The other major problem is “damage being done to our image and business climate because we are viewed as a haven for traffic pumping activity,” Peters said. “The South Dakota rural telecommunications association has stated: ‘Carriers engaged in such arrangements hurt the interests of all rural carriers in South Dakota,'” she said. “I feel we need to take action to correct the idea that we are a home for clever manipulators that take undue advantage of government structured pricing schemes.”
Under her bill, rural carriers still could offer conference calling -- “just no fee splitting with the access revenue,” Peters said. “We need to make traffic pumping prohibited in South Dakota.

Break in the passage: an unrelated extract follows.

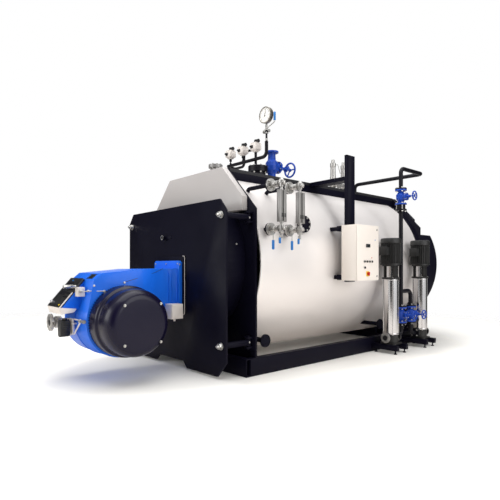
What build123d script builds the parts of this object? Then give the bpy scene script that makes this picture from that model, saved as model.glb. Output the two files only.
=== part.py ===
from build123d import *
import os
from math import cos, radians, sin, sqrt

os.makedirs("parts", exist_ok=True)

# Driving dimensions, millimetres. X = 0 is the centre plane, Y = 0 the front face of the front plate,
# Z = 0 the ground. The burner end faces -Y.

# Clearances
seat = 0.3
run_gap = 5.0

# Base frame
base_half_width = 1090.0
base_height = 200.0
base_front = -137.0
front_beam_rear = -60.0
base_rear = 3775.0
beam_flange = 80.0
beam_wall = 12.0
sole_thickness = 15.0
sole_rear = 120.0
rear_beam_height = 110.0
rear_beam_front = 3695.0
saddle_thickness = 30.0
saddle_places = (450.0, 3412.0)
saddle_bar_height = 80.0
saddle_half_width = 430.0
saddle_height = 190.0

# Shell
shell_radius = 1155.0
shell_wall = 15.0
shell_axis_height = 1272.0
cladding_rear = 3500.0
plate_thickness = 25.0
rear_plate_face = 3650.0
rear_plate_thickness = 35.0

# Front and rear plates, and the hoods on them
plate_shoulder_height = 1867.0
plate_top_height = 2400.0
plate_top_half_width = 580.0
hood_depth = 77.0
hood_half_width = 947.0
hood_foot_height = 1855.0

# Furnace
furnace_axis_height = 997.0
furnace_mouth_radius = 330.0
furnace_wall = 15.0

# Rear smokebox and flue collar
smokebox_radius = 1085.0
smokebox_rear = 4272.0
smokebox_flat_height = 1769.0
smokebox_edge = 22.0
flue_collar_radius = 225.0
flue_collar_wall = 12.0
flue_collar_height = 110.0
flue_place = 3985.0

# Top platform
platform_half_width = 594.0
platform_inner = 300.0
platform_top = 2402.0

# Front door
door_face = -419.0
door_sheet = 8.0
door_return = 24.0
door_half_width = 1090.0
door_top = 1942.0
door_top_half_width = 978.0
door_shoulder_height = 1810.0
door_leg_bottom = 27.0
door_leg_outer = 935.0
door_leg_inner = 347.0
door_notch_half_width = 270.0
door_notch_height = 101.0
door_corner_height = 196.0
drum_radius = 923.0
drum_flat_height = 1800.0
drum_wall = 60.0
drum_front_wall = 130.0
arm_place = 1007.0
arm_heights = (366.0, 1768.0)
arm_radius = 34.0
arm_height = 72.0
hinge_line = -40.0
pin_radius = 14.0
eye_radius = 31.0
lug_half_width = 40.0
lug_inner = 45.0
lug_thickness = 18.0
door_nut_flat = 58.0

# Burner
burner_axis = -1201.0
burner_axis_height = 642.0
scroll_radius = 391.0
scroll_half_width = 305.0
head_half_width = 282.0
duct_half_width = 246.0
duct_taper = (-967.0, -776.0)
head_bottom = 660.0
head_top = 1287.0
head_depth = 45.0
burner_plate_half_width = 327.0
burner_plate_bottom = 654.0
burner_plate_top = 1340.0
burner_plate_thickness = 20.0
burner_plate_corner = 28.0
blast_tube_radius = 205.0
blast_tube_wall = 12.0
blast_tube_end = 130.0
fan_ring_radius = 373.0
fan_ring_end = 486.0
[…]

By taking action with this bill this legislature is also saying to the South Dakota Public Utility Commission, the FCC and Congress that traffic pumping needs to be eliminated.”
The narrow House committee vote reflects a conviction among some South Dakota legislators that fee-splitting should be left to FCC control, said James Groft, CEO of Aberdeen, S.D.-based Mountain Valley Communications, one of the companies whose fee-splitting arrangements prompted Peters to act.
“I'm pretty disappointed with the bill,” Groft said. “Revenue sharing is very, very common in telecom, and the FCC has ruled many times that it’s OK and legally justified. The rates we charge are due to FCC regulation. We follow the rules. We're not picking these figures out of the air. Years ago we filed a tariff with the FCC. AT&T could have challenged it, but they didn’t. So now they're trying to get the South Dakota Legislature to do it.”
An AT&T official hailed Peters’ efforts against what the company representative called “fraudulent traffic pumping schemes designed to artificially inflate access revenues at the expense of consumers and long distance companies.” AT&T Director of Legislative Affairs Beth Canuteson said in an e- mail that the fee-splitting arrangements that the Peters bill would outlaw are designed “for one express purpose: to abuse the State’s subsidy system, which supports phone service in rural areas, by siphoning off huge profits for private gain.”
Of all long-distance traffic in South Dakota, “84 percent is generated by traffic pumpers,” another AT&T spokesman told us by e-mail. “Out of 700+ carriers in the U.S., just 12 of them (traffic pumpers) are billing 40 percent of all access nationally.”
Peters and her bill are tools of big telecom and cable, said attorney Ross Buntrock of Washington, D.C., firm Arent & Fox. Buntrock represents Mountain Valley Telecom and Woonsocket-based Santel Communications in federal matters including fee-splitting. “I suspect this state legislation is being sponsored by big long-distance companies and cable companies,” Buntrock said. “I haven’t seen their exact fingerprints on it, but Qwest testified at the South Dakota hearings, as did the cable company Midcontinent Communications.”
The South Dakota Legislature “is just the latest venue for these attacks,” Buntrock said. “Qwest has been active in multiple forums, from the FCC to the Iowa Utility Board to U.S. Court in Iowa.” Buntrock railed against long-distance companies for conducting a “scorched-earth” campaign of more than three years’ duration against small phone companies that operate inside the law.
“The long-distance companies keep telling state Legislatures and the FCC and Congress that they're losing all this money, but the truth is that they haven’t paid for three years for services that they've received, and they are still collecting long-distance revenues,” Buntrock said. “Their customers are making these calls using a lawful service. There is zero documentation for the long-distance companies’ claimed losses. They won’t and can’t produce this evidence because it doesn’t exist. Instead, they're using their market power to attack South Dakota phone companies.”